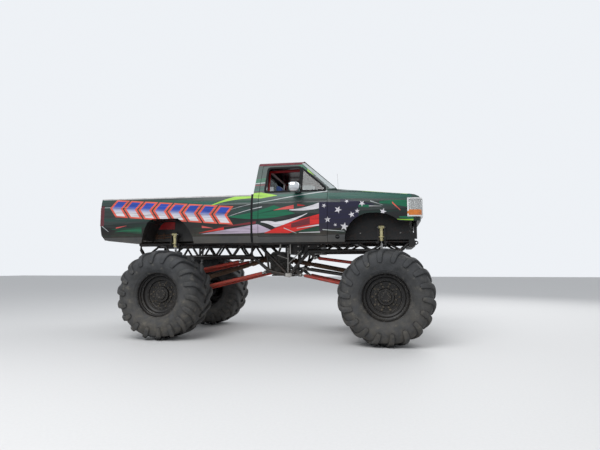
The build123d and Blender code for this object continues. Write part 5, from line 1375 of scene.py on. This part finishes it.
def make_arch_details():
    """Red panels and stained bars in the rear arches, pale rail lines that are a pinstripe with a painted
    highlight, and bright brackets at the elbows.
    """
    panels, bars, caps, bracket = Shape(), Shape(), Shape(), Shape()
    outline = rounded([(-1.900, 1.815), (-1.590, 1.815), (-1.590, 1.945), (-1.790, 1.948), (-1.858, 1.895)],
                      0.015, 4)
    panels.slab([(p.x, 0.5585, p.y) for p in outline], (0, 0.006, 0), 0.002)
    panels.hexes([(x, 0.5645, 1.835) for x in (-1.870, -1.745, -1.620)], (0, 1, 0), 0.006, 0.005)
    panels.mirrored().piece("arch_panels", "cage_red", material=PANEL_RED)
    for low, high in ((1.700, 1.722), (1.660, 1.672)):
        bars.tube([(-1.960, 0.570, low), (-1.640, 0.570, high)], 0.0125, 12)
    for x in (-1.930, -1.790, -1.660):
        bars.block((x - 0.012, 0.557, 1.640), (x + 0.012, 0.575, 1.745), 0.002)
    bars.mirrored().piece("arch_bars", "shaft_rust")
    # A pale tube along each bed rail's top: a pinstripe and a painted highlight of the rail's edge
    caps.tube([(-2.748, 0.9590, 2.3140), (-0.070, 0.9590, 2.3140)], 0.0075, 12)
    caps.mirrored().piece("bed_rail_lines_and_highlight", "body_paint", material=RAIL_LINE_AND_HIGHLIGHT)
    bracket.block((0.395, 0.476, 0.985), (0.500, 0.486, 1.045), 0.003)
    bracket.hexes([(0.415, 0.486, 1.000), (0.480, 0.486, 1.030)], (0, 1, 0), 0.009, 0.009)
    bracket.mirrored().piece("elbow_brackets", "shock_steel", material=BARE_STEEL)


make_arch_details()


def skin_y(x, z, side):
    """How far out the front fender's or cowl's skin is at a place on the truck's side."""
    found = []
    for node in ("front_fenders", "cowl", "cab_floor"):
        hit, place = frame["nodes"][node].ray_cast((x, side * 1.5, z), (0, -side, 0))[:2]
        if hit:
            found.append(abs(place.y))
    return max(found, default=0.93)


def make_small_fittings():
    """The tailgate's sill, the open holes in the rockers, and the steering's caps, tube and nuts."""
    sill = Shape()
    # The thin strip behind closes the gap, and both stay clear of the tailgate's swing
    for back, top, edge in ((-2.703, 1.641, 0.003), (-2.6885, 1.660, 0.002)):
        sill.block((back, -0.858, 1.604), (-2.682, 0.858, top), edge)
    sill.piece("tailgate_sill", "trim", material=RUBBER_TRIM)
    hole = Shape()
    for side in (1, -1):
        low, high = skin_y(1.329, 1.590, side), skin_y(1.329, 1.644, side)
        axis = (0, side * 0.054, low - high)
        hole.lathe([(-0.006, 0.0340), (0.0012, 0.0350), (0.0030, 0.0325), (0.0024, 0.0295),
                    (0.0018, 0.0005)], (1.329, side * (low + high) / 2, 1.617), axis, 32)
    hole.piece("rocker_holes", "trim", material=RUBBER_TRIM)
    rod = Shape()
    rod.lathe(both_ways([(-0.726, 0.010), (-0.724, 0.0210), (-0.640, 0.0210), (-0.638, 0.0240),
                         (-0.600, 0.0240), (-0.598, 0.0208)]), (TIE_ROD_X, 0, 0.742), (0, 1, 0), 24)
    rod.hexes([(TIE_ROD_X, y, 0.760) for y in (KINGPIN_Y, -KINGPIN_Y)], (0, 0, 1), 0.017, 0.014)
    rod.piece("tie_rod_tube", "chassis_black", "track_rod", smooth=30)
    for word, side in SIDES.items():
        caps = Shape()
        x, y = AXLES_X[0], side * KINGPIN_Y
        for way in (1, -1):
            face = AXLE_Z + way * 0.150
            caps.lathe([(-0.004, 0.062), (0.006, 0.060), (0.010, 0.052), (0.010, 0.0005)], (x, y, face),
                       (0, 0, way), 32)
            caps.hexes([(x + 0.074 * cos(a), y + 0.074 * sin(a), face)
                        for a in turns(6, 0.5)], (0, 0, way), 0.008, 0.008)
        caps.piece("kingpin_caps_" + word, "chassis_black", word + "_knuckle", DARK_STEEL, smooth=30)


make_small_fittings()


# Seats: padded cloth over a low base
SEAT_Y = 0.390
SEAT_HALF = 0.235
CUSHION_OUTLINE = [(0.395, 1.790), (0.780, 1.815), (0.798, 1.885), (0.780, 1.925), (0.440, 1.905),
                   (0.385, 1.850)]
BACK_OUTLINE = [(0.285, 1.880), (0.400, 1.895), (0.420, 1.960), (0.345, 2.500), (0.315, 2.535),
                (0.262, 2.540), (0.250, 2.500)]
VOXEL = 0.009
CLOTH_FRAMES, CLOTH_PRESSURE = 20, 4.0
CLOTH_CAP = 0.016


def pad_blank(name, outline, side):
    """A closed form with drawn-in sides, a little smaller than the finished pad."""
    blank = Shape()
    rows = []
    for share in (-1.0, -0.96, -0.85, -0.5, 0.0, 0.5, 0.85, 0.96, 1.0):
        draw = 0.016 * abs(share) ** 6
        ring = rounded(inset(outline, draw), 0.022, 4)
        rows.append([(p.x, side * SEAT_Y + share * SEAT_HALF, p.y) for p in ring])
    blank.skin(rows, closed=True, caps=True)
    mesh = blank.mesh(name)
    mesh.update()
    return placed(name, mesh)


def applied(thing):
    """The object's mesh with its modifiers worked out."""
    view = bpy.context.evaluated_depsgraph_get()
    return bpy.data.meshes.new_from_object(thing.evaluated_get(view))


def puffed(thing, voxel):
    """The blank remeshed, filled by the cloth simulation and smoothed, with no modifier left on it."""
    remesh = thing.modifiers.new("Remesh", "REMESH")
    remesh.mode = "VOXEL"
    remesh.voxel_size = voxel
    thing.data = applied(thing)
    thing.modifiers.clear()
    rest = [v.co.copy() for v in thing.data.vertices]
    cloth = thing.modifiers.new("Cloth", "CLOTH")
    cloth.settings.use_pressure = True
    cloth.settings.uniform_pressure_force = CLOTH_PRESSURE
    cloth.settings.effector_weights.gravity = 0.0
    for number in range(1, CLOTH_FRAMES + 1):
        bpy.context.scene.frame_set(number)
    filled = applied(thing)
    thing.modifiers.clear()
    bpy.context.scene.frame_set(1)
    for vertex, start in zip(filled.vertices, rest):
        move = vertex.co - start
        if move.length > CLOTH_CAP:
            vertex.co = start + move.normalized() * CLOTH_CAP
    thing.data = filled
    smooth = thing.modifiers.new("Subdivision", "SUBSURF")
    smooth.levels = 1
    thing.data = applied(thing)
    thing.modifiers.clear()
    thing.data.shade_smooth()
    thing.data.materials.clear()
    thing.data.materials.append(MATERIALS["seat_fabric"])
    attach(thing, "chassis")
    return thing


def seam(shape, pad, points, radius=0.0045):
    """Piping laid on a pad's surface."""
    laid = [pad.closest_point_on_mesh(Vector(p))[1] for p in points]
    shape.tube(laid, radius, 8, closed=True)


def make_seats():
    """Two seats, each a base, a cushion and a back, with piping."""
    base = Shape()
    piping = Shape()
    pads = []
    for word, side in SIDES.items():
        y = side * SEAT_Y
        base.block((0.335, y - 0.225, 1.640), (0.750, y + 0.225, 1.800), 0.012)
        for way in (1, -1):
            base.block((0.325, y + way * 0.200 - 0.014, 1.637), (0.790, y + way * 0.200 + 0.014, 1.656),
                       0.003)
        cushion = puffed(pad_blank("seat_cushion_" + word, CUSHION_OUTLINE, side), VOXEL)
        back = puffed(pad_blank("seat_back_" + word, BACK_OUTLINE, side), VOXEL)
        pads += [cushion, back]
        for pad, outline in ((cushion, CUSHION_OUTLINE), (back, BACK_OUTLINE)):
            ring = rounded(inset(outline, -0.012), 0.030, 6)
            for way in (1, -1):
                seam(piping, pad, [(p.x, y + way * (SEAT_HALF - 0.012), p.y) for p in ring])
    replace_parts(pads[0], "seats")
    base.piece("seat_bases", "trim")
    piping.piece("seat_piping", "seat_fabric", smooth=60)


make_seats()


# Engine: covers, air cleaner, pulleys and exhaust pipes
def make_engine():
    """The air cleaner, both rocker covers with their exhaust pipes, and the pulleys."""
    top = Shape()
    top.lathe([(0, 0.100), (0.012, 0.170), (0.016, 0.180), (0.046, 0.180), (0.052, 0.172), (0.056, 0.150),
               (0.058, 0.030), (0.064, 0.014)], (1.800, 0, 2.196), (0, 0, 1), 48, caps=True)
    top.piece("air_cleaner", "chrome")
    covers = Shape()
    covers.block((1.520, 0.170, 2.195), (2.080, 0.300, 2.236), 0.014)
    for i in range(9):
        x = 1.560 + i * 0.060
        covers.block((x - 0.005, 0.180, 2.232), (x + 0.005, 0.290, 2.243), 0.002)
    for i in range(4):
        x = 1.570 + i * 0.150
        covers.tube([(x, 0.300, 2.040), (x, 0.365, 2.040), (x - 0.010, 0.405, 2.015),
                     (x - 0.030, 0.425, 1.960), (x - 0.060, 0.430, 1.800), (x - 0.080, 0.420, 1.640)], 0.019,
                    14)
        covers.block((x - 0.035, 0.302, 2.005), (x + 0.035, 0.312, 2.075), 0.002)
    covers.mirrored().piece("engine_covers", "engine_iron")
    drive = Shape()
    for y, z, radius in ((0.0, 1.780, 0.095), (0.0, 2.000, 0.070), (0.200, 1.960, 0.048),
                         (-0.200, 1.930, 0.052)):
        drive.lathe([(0.0, 0.020), (0.020, 0.020), (0.020, radius), (0.026, radius - 0.008), (0.032, radius),
                     (0.034, radius * 0.8), (0.028, radius * 0.7), (0.030, 0.020), (0.036, 0.0005)],
                    (2.124, y, z), (1, 0, 0), 36)
    drive.piece("engine_pulleys", "engine_iron", material=BARE_STEEL)


make_engine()


# Packed nodes: smooth their round faces and give each its finish
def smoothing_nodes():
    """A modifier tree that welds a node's facets and shades shallow edges smooth."""
    tree = bpy.data.node_groups.new("Smooth shallow edges", "GeometryNodeTree")
    tree.interface.new_socket("Geometry", in_out="INPUT", socket_type="NodeSocketGeometry")
    tree.interface.new_socket("Geometry", in_out="OUTPUT", socket_type="NodeSocketGeometry")
    w = Wires(tree)
    source = w.node("NodeGroupInput").outputs[0]
    weld = w.node("GeometryNodeMergeByDistance", {"Geometry": source, "Distance": 0.00002}).outputs[0]
    faces = w.node("GeometryNodeSetShadeSmooth", {"Geometry": weld, "Shade Smooth": True},
                   domain="FACE").outputs[0]
    angle = w.node("GeometryNodeInputMeshEdgeAngle").outputs[0]
    steep = w.node("FunctionNodeCompare", {0: angle, 1: radians(31)}, data_type="FLOAT",
                   operation="GREATER_THAN").outputs[0]
    edges = w.node("GeometryNodeSetShadeSmooth",
                   {"Geometry": faces, "Selection": steep, "Shade Smooth": False}, domain="EDGE").outputs[0]
    w.feed(w.node("NodeGroupOutput").inputs[0], edges)
    return tree


SMOOTHING = smoothing_nodes()
NODE_SLOTS = {row["node"]: row["material_slot"] for row in frame["record"]["subparts"]}
for node, thing in frame["nodes"].items():
    thing.modifiers.new("Smoothing", "NODES").node_group = SMOOTHING
    for place in thing.material_slots:
        place.material = MATERIALS[NODE_SLOTS[node]]


# Stage, light and camera
CAMERA_PLACE, CAMERA_TURN, CAMERA_LENS = (2.05, -7.85, 1.117), (radians(95.65), 0, radians(10.8)), 26.7
LAMPS = [
    # name, place, size, power
    ("Key", (-1.5, -8.0, 9.0), 7.0, 900.0),
    ("Fill", (6.0, 7.0, 8.0), 8.0, 500.0),
]
LAMPS_AIM = (0, 0, 1.2)


def make_stage():
    """A pale floor."""
    floor = Shape()
    floor.skin([[(-60, -60, 0), (60, -60, 0)], [(-60, 60, 0), (60, 60, 0)]])
    mesh = floor.mesh("floor")
    thing = placed("floor", mesh)
    material, w, shader = new_material("Floor", Roughness=0.7)
    speckle = w.noise(w.place(), 40.0, 4.0)
    w.feed(shader["Base Color"], w.mix(speckle, (0.60, 0.60, 0.60), (0.66, 0.66, 0.66)))
    mesh.materials.append(material)


def make_light():
    """Soft overcast light: a pale sky and two large soft lamps."""
    world = bpy.data.worlds.new("Studio")
    bpy.context.scene.world = world
    world.use_nodes = True
    w = Wires(world.node_tree)
    background = world.node_tree.nodes["Background"]
    rays = w.node("ShaderNodeLightPath").outputs
    seen = w.math("MAXIMUM", rays["Is Camera Ray"], w.math("MAXIMUM", rays["Is Glossy Ray"],
                                                            rays["Is Transmission Ray"]))
    w.feed(background.inputs["Color"], (0.93, 0.96, 1.0))
    w.feed(background.inputs["Strength"], w.blend(seen, 0.62, 0.92))
    for name, place, size, power in LAMPS:
        lamp = bpy.data.lights.new(name, "AREA")
        lamp.size = size
        lamp.energy = power
        thing = placed(name, lamp)
        thing.location = place
        thing.rotation_euler = (Vector(LAMPS_AIM) - Vector(place)).to_track_quat("-Z", "Y").to_euler()


def make_camera():
    """The photograph's view: low, from the truck's right, a little ahead of its middle."""
    camera = bpy.data.cameras.new("Camera")
    camera.lens, camera.sensor_width = CAMERA_LENS, 36.0
    thing = placed("Camera", camera)
    thing.location = CAMERA_PLACE
    thing.rotation_euler = CAMERA_TURN
    bpy.context.scene.camera = thing


make_stage()
make_light()
make_camera()
bpy.context.scene.view_settings.view_transform = "Standard"
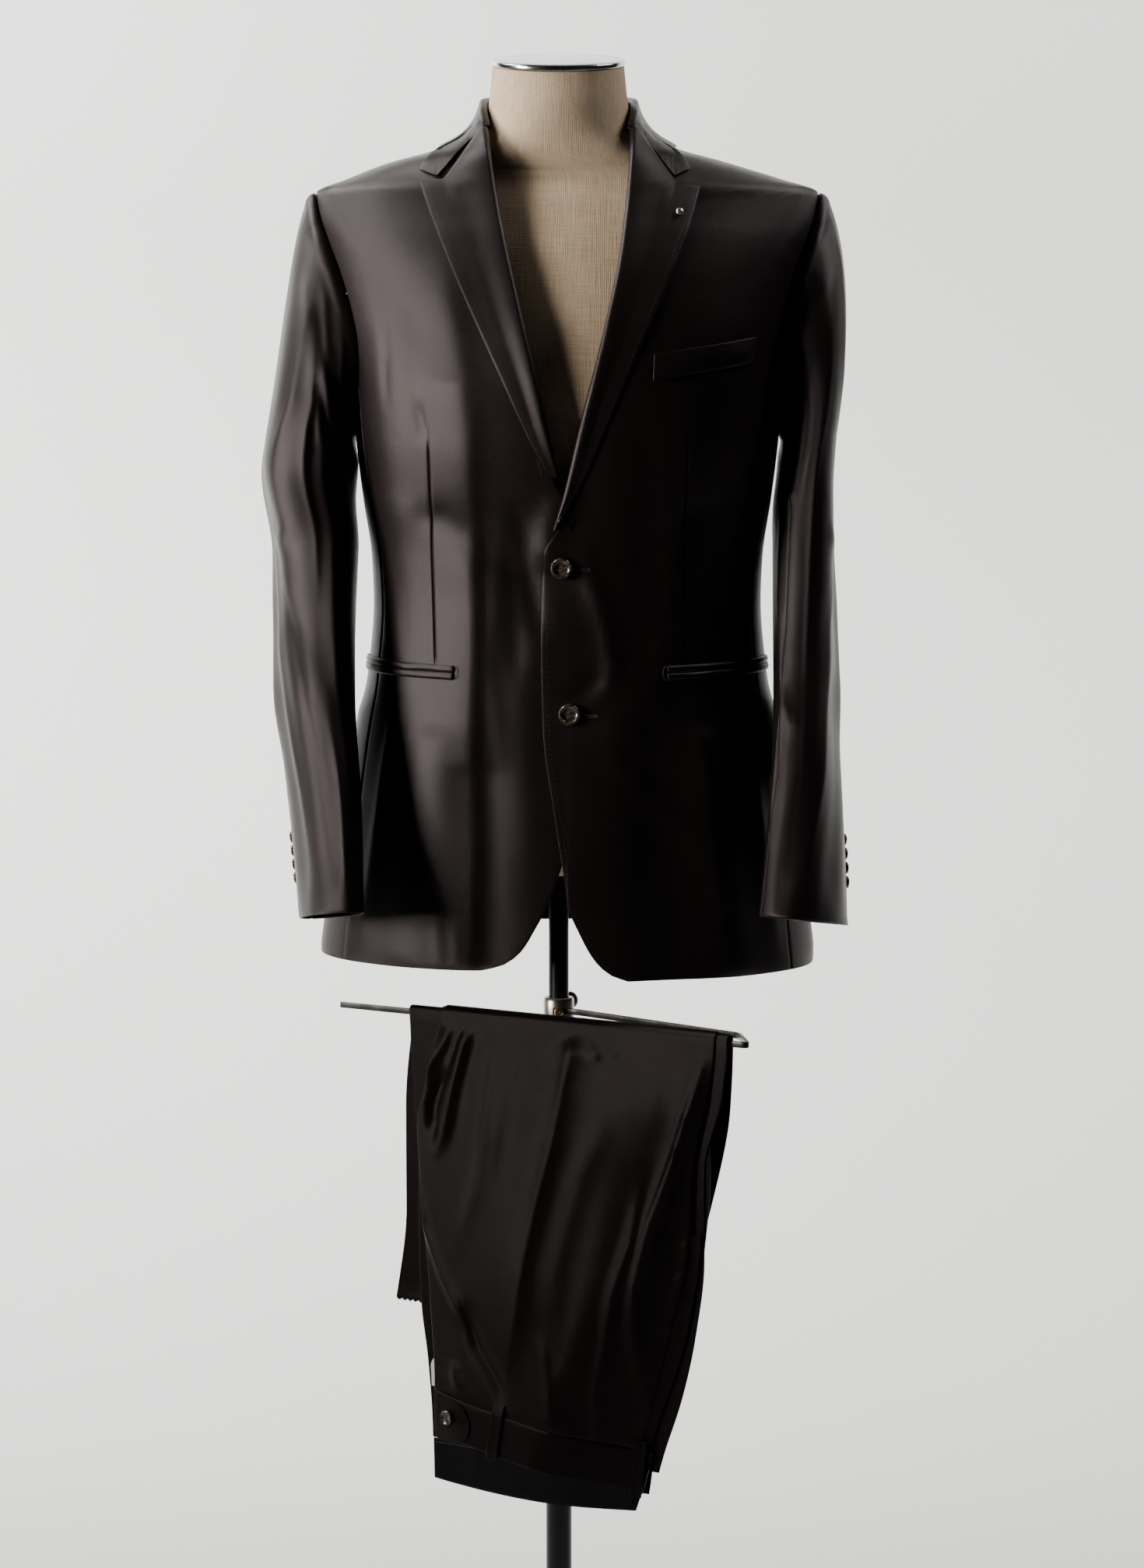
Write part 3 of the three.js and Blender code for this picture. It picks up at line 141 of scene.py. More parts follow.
class Surface:
    def __init__(self, at, folds, du, dv, low, high, faces=1):
        self.at, self.folds, self.faces = at, folds, faces
        self.du, self.dv, self.low, self.high = du, dv, low, high

    def normal(self, u, v):
        lower = np.maximum(v - self.dv, self.low)
        upper = np.minimum(v + self.dv, self.high)
        across = self.at(u + self.du, v) - self.at(u - self.du, v)
        along = self.at(u, upper) - self.at(u, lower)
        return self.faces * unit(np.cross(across, along))

    # points of the surface with its folds, and the way out at each
    def lay(self, u, v, out=0.0):
        u, v, out = np.broadcast_arrays(np.asarray(u, float), np.asarray(v, float), out)
        normals = self.normal(u, v)
        return self.at(u, v) + normals * (out + self.folds(u, v))[..., None], normals


# the distances of a grid's points from its four borders, measured on the cloth
def measure(points):
    left = np.cumsum(np.linalg.norm(np.diff(points, axis=1), axis=2), 1)
    left = np.pad(left, ((0, 0), (1, 0)))
    bottom = np.cumsum(np.linalg.norm(np.diff(points, axis=0), axis=2), 0)
    bottom = np.pad(bottom, ((1, 0), (0, 0)))
    return {"left": left, "right": left[:, -1:] - left,
            "bottom": bottom, "top": bottom[-1:] - bottom}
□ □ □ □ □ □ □
> _OBJECTIVE_
From the records above, give again exactly the lines running from the line with "Write part 3" to the line with "self.du, self.dv, self.low, self.high", inclusive.

> _TASK RESULT_
Write part 3 of the three.js and Blender code for this picture. It picks up at line 141 of scene.py. More parts follow.
class Surface:
    def __init__(self, at, folds, du, dv, low, high, faces=1):
        self.at, self.folds, self.faces = at, folds, faces
        self.du, self.dv, self.low, self.high = du, dv, low, high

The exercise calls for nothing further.